# Gap between Storm Door and threshold.



## curtd (Oct 25, 2013)

I had the same problem so i installed the following product http://www.amazon.com/Frost-King-B5...d=1408136048&sr=8-8&keywords=door+brush+sweep


----------



## kwikfishron (Mar 11, 2010)

rkj said:


> The storm door is quite old and the spring that shuts it doesn't have too much power


A new closure (spring as you put it) is only ten bucks.


----------



## joecaption (Nov 30, 2011)

You do not want it on the threshold. It needs to be mounted on the door.


----------



## rkj (Nov 6, 2013)

curtd said:


> I had the same problem so i installed the following product http://www.amazon.com/Frost-King-B5...d=1408136048&sr=8-8&keywords=door+brush+sweep


Looks like a regular door sweep, I thought they made special ones for storm doors, but hey if it works it works. This goes on the outside? Quite sure it does.


> A new closure as you put it) is only ten bucks.


I bought one, but this storm door has closure size that is difficult to find. I will keep looking.


> You do not want it on the threshold.
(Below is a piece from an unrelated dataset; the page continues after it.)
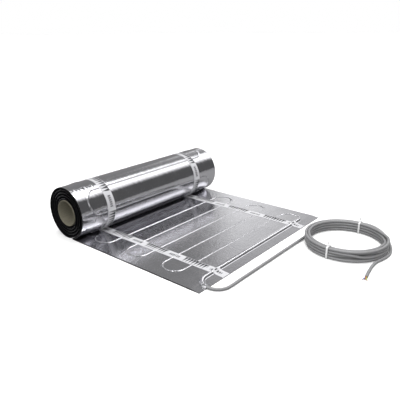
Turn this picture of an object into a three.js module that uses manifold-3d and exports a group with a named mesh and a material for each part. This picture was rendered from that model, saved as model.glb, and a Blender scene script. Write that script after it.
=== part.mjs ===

It needs to be mounted on the door.


Alright, I thought I could raise the threshold but putting something on it, doesn't look like I should.

What do you all think of this item:

http://www.homedepot.com/p/Frost-Ki...djustable-Storm-Door-Bottom-SDB36WH/100143181

Looks like it may drag on the threshold, and my threshold is not smooth but has "metal lines" going through it.


----------